GIVEN RECORDS:
----

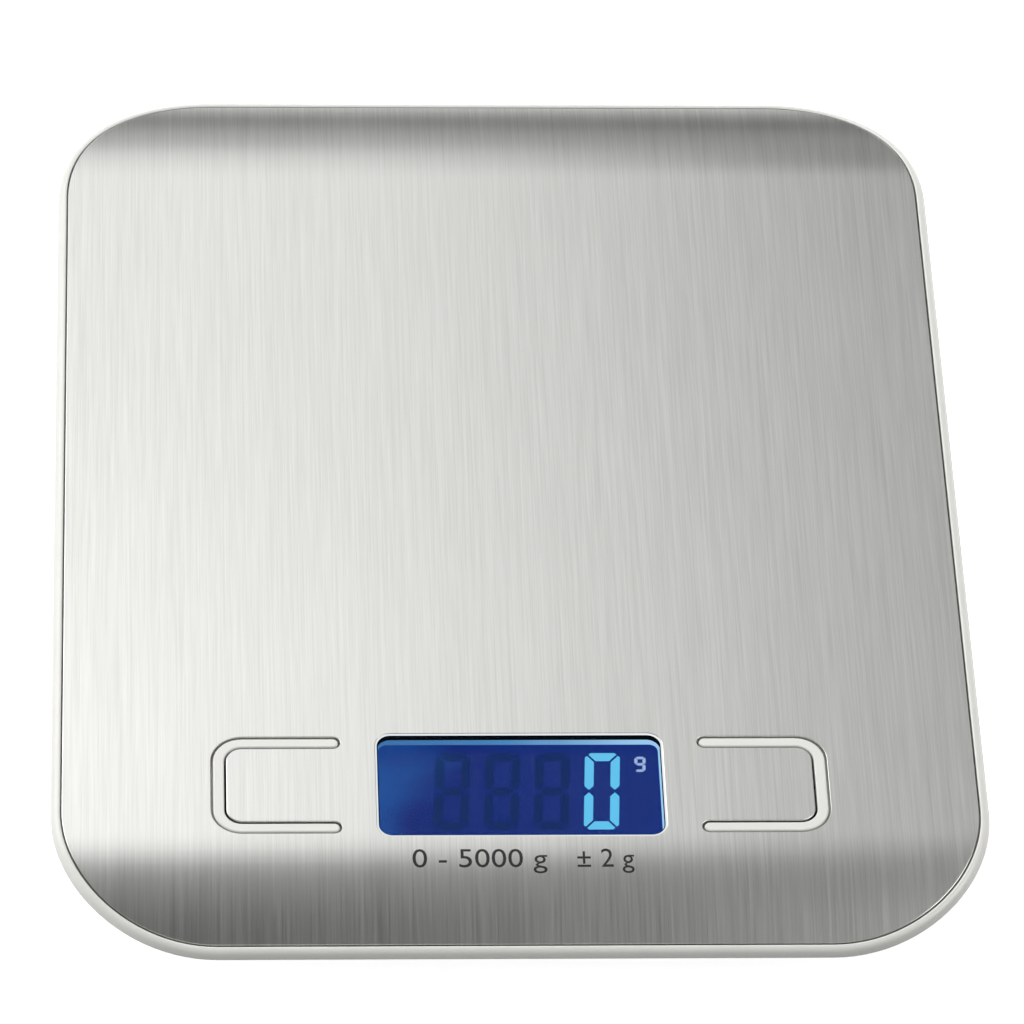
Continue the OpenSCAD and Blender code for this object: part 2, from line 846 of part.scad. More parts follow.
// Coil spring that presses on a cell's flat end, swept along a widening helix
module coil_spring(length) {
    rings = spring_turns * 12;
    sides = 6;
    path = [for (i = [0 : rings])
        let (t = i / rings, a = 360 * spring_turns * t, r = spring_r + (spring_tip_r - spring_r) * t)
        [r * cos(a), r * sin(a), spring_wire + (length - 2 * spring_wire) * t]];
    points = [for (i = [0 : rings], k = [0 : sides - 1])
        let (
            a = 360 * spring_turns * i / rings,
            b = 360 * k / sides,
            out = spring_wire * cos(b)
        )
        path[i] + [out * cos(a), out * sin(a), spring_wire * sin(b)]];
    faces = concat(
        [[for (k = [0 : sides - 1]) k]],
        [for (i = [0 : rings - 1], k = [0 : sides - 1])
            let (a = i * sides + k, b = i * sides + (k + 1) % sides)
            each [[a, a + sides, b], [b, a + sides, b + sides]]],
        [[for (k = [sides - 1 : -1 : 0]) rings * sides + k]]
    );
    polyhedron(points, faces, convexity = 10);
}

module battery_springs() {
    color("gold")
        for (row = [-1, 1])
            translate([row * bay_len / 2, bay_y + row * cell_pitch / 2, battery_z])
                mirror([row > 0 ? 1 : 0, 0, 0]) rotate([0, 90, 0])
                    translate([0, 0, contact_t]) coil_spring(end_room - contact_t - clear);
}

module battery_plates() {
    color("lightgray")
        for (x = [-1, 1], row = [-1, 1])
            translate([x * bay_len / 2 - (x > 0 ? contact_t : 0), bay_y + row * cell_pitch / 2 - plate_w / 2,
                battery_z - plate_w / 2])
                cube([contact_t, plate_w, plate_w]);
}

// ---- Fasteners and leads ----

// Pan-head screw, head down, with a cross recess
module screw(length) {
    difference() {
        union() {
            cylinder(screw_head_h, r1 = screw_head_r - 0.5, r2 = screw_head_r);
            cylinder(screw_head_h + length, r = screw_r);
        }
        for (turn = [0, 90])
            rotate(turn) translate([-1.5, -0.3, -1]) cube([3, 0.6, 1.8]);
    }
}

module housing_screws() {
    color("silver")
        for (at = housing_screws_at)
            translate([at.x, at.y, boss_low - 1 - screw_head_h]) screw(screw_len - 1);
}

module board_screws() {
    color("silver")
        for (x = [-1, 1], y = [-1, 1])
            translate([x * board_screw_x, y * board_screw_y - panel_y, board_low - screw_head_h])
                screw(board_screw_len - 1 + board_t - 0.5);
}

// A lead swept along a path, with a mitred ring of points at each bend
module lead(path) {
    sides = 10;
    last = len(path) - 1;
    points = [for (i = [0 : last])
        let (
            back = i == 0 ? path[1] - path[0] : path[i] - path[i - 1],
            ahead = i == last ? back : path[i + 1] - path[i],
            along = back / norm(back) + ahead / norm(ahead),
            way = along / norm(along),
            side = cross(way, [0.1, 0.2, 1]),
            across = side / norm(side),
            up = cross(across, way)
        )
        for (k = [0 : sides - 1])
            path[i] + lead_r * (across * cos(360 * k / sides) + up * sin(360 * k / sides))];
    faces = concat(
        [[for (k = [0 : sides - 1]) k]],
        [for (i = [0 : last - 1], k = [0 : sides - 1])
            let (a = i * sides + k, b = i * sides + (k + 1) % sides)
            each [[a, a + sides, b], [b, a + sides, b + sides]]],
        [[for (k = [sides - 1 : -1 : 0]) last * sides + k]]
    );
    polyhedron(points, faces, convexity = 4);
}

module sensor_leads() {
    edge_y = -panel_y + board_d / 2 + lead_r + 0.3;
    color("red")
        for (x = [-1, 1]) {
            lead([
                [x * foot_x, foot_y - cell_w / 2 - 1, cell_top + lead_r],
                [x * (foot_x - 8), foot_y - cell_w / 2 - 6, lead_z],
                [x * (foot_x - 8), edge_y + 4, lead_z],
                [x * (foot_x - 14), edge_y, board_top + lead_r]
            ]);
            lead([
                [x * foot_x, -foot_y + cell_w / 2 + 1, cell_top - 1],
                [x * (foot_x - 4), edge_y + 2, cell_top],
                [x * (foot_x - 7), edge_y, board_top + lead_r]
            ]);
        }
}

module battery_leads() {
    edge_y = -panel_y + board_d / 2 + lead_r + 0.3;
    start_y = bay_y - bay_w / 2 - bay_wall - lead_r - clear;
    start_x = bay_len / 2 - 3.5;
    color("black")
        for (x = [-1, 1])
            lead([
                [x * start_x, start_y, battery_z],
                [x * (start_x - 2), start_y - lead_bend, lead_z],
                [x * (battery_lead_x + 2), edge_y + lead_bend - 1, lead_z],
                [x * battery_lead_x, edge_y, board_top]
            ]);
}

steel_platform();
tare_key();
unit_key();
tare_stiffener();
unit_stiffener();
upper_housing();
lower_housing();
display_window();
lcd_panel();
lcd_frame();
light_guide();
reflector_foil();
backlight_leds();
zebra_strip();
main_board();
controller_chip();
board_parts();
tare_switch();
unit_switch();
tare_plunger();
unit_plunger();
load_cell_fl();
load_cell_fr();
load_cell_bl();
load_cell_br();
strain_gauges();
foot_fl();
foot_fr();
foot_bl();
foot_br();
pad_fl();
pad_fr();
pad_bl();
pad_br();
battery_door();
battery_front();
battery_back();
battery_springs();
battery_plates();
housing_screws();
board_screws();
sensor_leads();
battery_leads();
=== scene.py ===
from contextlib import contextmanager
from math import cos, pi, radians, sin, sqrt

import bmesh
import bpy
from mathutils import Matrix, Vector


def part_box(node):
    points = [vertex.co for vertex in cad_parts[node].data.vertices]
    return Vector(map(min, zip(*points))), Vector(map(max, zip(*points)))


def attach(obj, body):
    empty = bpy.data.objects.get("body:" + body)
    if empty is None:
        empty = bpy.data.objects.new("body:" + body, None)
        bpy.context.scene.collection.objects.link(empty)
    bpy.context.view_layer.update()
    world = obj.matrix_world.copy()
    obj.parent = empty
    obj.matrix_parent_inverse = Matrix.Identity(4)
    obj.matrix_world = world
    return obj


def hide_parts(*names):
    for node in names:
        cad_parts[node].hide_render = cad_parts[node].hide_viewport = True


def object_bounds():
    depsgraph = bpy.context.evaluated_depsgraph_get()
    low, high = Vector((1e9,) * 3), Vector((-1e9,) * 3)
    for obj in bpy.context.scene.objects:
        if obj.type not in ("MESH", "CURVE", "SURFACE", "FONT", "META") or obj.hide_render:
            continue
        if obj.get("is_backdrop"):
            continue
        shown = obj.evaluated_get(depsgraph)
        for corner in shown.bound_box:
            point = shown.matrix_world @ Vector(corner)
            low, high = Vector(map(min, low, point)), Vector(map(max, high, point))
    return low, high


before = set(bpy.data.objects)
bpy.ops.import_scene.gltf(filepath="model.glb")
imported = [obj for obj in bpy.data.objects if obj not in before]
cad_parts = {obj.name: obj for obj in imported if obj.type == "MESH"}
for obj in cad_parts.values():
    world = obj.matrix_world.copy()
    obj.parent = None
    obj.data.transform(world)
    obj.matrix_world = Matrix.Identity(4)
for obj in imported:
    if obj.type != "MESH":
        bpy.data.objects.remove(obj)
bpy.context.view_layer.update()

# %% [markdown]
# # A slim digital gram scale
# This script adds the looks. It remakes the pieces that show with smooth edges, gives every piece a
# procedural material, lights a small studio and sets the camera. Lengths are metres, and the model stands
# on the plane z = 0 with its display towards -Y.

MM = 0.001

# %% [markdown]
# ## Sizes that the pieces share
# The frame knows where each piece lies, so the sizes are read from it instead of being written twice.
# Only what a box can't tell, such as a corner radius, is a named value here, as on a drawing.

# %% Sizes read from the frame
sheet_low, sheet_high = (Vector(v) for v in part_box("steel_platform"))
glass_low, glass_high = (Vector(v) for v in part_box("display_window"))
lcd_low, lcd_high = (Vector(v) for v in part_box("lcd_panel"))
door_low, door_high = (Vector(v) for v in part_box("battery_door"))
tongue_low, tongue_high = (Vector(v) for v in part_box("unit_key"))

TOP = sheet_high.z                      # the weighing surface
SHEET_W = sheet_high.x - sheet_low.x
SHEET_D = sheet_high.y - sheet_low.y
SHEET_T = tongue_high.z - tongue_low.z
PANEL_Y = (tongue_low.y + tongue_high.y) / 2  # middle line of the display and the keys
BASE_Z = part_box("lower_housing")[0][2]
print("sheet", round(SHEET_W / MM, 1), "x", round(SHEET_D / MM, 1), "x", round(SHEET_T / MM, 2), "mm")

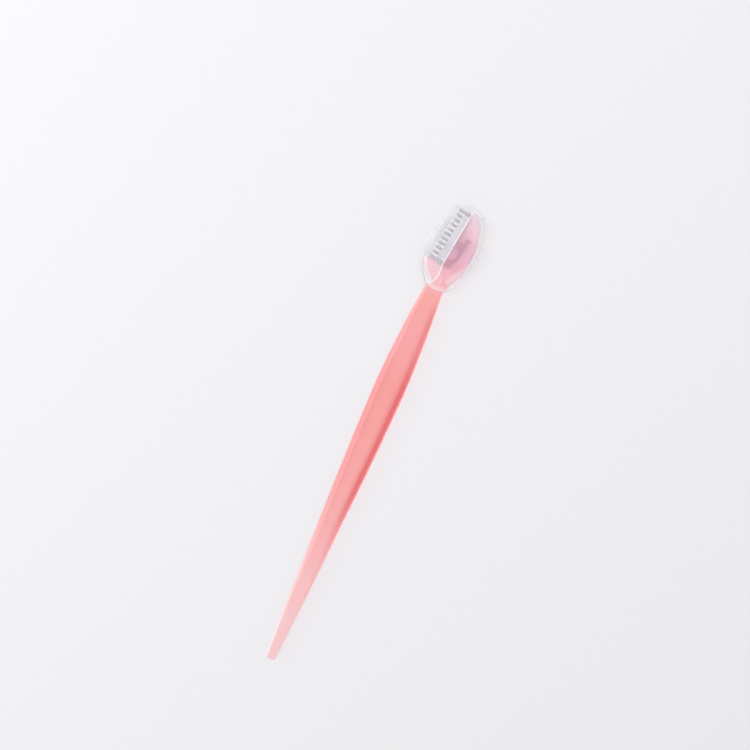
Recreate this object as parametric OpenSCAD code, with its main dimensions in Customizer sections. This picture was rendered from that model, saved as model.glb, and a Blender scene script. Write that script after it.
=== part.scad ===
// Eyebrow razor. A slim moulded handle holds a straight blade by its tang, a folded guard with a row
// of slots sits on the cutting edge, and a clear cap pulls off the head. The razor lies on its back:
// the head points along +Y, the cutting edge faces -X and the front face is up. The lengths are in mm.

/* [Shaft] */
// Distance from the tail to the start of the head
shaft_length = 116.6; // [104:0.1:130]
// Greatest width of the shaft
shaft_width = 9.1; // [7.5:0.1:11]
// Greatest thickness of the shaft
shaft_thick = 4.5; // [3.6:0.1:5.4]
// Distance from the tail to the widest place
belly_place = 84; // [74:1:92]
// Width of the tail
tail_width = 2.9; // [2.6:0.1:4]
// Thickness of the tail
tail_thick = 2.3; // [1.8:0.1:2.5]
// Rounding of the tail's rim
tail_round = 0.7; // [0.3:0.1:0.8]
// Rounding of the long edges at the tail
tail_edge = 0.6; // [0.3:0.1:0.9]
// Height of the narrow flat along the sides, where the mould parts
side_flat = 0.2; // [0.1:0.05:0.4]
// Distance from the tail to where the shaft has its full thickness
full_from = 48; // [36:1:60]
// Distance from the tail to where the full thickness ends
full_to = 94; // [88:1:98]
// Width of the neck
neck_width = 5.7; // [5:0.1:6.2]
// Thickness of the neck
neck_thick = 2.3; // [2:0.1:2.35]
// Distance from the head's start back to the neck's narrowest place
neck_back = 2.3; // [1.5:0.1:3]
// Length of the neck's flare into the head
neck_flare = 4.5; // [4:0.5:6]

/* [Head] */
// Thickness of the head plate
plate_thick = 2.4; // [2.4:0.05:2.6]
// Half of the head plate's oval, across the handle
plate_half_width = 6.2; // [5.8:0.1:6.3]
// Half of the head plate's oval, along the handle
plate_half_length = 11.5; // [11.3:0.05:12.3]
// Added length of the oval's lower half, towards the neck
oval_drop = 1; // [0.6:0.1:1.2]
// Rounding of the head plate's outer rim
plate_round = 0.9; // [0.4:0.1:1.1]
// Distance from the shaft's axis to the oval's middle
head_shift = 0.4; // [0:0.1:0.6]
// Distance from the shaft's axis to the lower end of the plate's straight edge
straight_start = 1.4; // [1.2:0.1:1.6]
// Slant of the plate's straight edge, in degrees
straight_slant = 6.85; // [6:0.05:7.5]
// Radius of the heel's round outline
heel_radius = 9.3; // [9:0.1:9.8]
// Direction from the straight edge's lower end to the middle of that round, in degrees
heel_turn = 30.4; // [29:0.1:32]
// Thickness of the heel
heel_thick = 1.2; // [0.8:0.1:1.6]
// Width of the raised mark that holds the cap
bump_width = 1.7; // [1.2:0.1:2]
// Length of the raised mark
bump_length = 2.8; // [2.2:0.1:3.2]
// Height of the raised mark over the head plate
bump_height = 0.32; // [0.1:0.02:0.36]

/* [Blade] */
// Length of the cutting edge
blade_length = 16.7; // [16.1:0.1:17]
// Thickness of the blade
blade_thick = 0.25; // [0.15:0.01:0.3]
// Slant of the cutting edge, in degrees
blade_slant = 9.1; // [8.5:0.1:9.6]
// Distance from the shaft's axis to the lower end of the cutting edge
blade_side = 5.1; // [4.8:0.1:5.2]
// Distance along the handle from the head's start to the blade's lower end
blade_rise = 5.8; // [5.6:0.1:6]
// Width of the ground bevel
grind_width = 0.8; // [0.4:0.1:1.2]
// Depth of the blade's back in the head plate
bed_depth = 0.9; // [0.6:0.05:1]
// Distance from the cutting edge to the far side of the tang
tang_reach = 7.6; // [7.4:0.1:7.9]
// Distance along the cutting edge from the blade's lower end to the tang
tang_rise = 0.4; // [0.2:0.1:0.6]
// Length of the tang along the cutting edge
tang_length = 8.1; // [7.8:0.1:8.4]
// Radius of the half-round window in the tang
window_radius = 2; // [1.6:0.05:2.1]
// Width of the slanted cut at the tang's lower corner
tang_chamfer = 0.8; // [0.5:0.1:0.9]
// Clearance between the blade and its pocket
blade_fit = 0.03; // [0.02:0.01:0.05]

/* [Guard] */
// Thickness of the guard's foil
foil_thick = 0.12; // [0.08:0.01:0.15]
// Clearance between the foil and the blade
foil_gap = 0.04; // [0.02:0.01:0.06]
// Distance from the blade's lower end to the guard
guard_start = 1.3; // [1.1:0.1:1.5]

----

WHAT TO DO:
Solely the line containing "steel_platform();", the line containing "obj.matrix_world = world", and the lines between them are to be given again, exactly as written.

FINAL ANSWER:
steel_platform();
tare_key();
unit_key();
tare_stiffener();
unit_stiffener();
upper_housing();
lower_housing();
display_window();
lcd_panel();
lcd_frame();
light_guide();
reflector_foil();
backlight_leds();
zebra_strip();
main_board();
controller_chip();
board_parts();
tare_switch();
unit_switch();
tare_plunger();
unit_plunger();
load_cell_fl();
load_cell_fr();
load_cell_bl();
load_cell_br();
strain_gauges();
foot_fl();
foot_fr();
foot_bl();
foot_br();
pad_fl();
pad_fr();
pad_bl();
pad_br();
battery_door();
battery_front();
battery_back();
battery_springs();
battery_plates();
housing_screws();
board_screws();
sensor_leads();
battery_leads();
=== scene.py ===
from contextlib import contextmanager
from math import cos, pi, radians, sin, sqrt

import bmesh
import bpy
from mathutils import Matrix, Vector


def part_box(node):
    points = [vertex.co for vertex in cad_parts[node].data.vertices]
    return Vector(map(min, zip(*points))), Vector(map(max, zip(*points)))


def attach(obj, body):
    empty = bpy.data.objects.get("body:" + body)
    if empty is None:
        empty = bpy.data.objects.new("body:" + body, None)
        bpy.context.scene.collection.objects.link(empty)
    bpy.context.view_layer.update()
    world = obj.matrix_world.copy()
    obj.parent = empty
    obj.matrix_parent_inverse = Matrix.Identity(4)
    obj.matrix_world = world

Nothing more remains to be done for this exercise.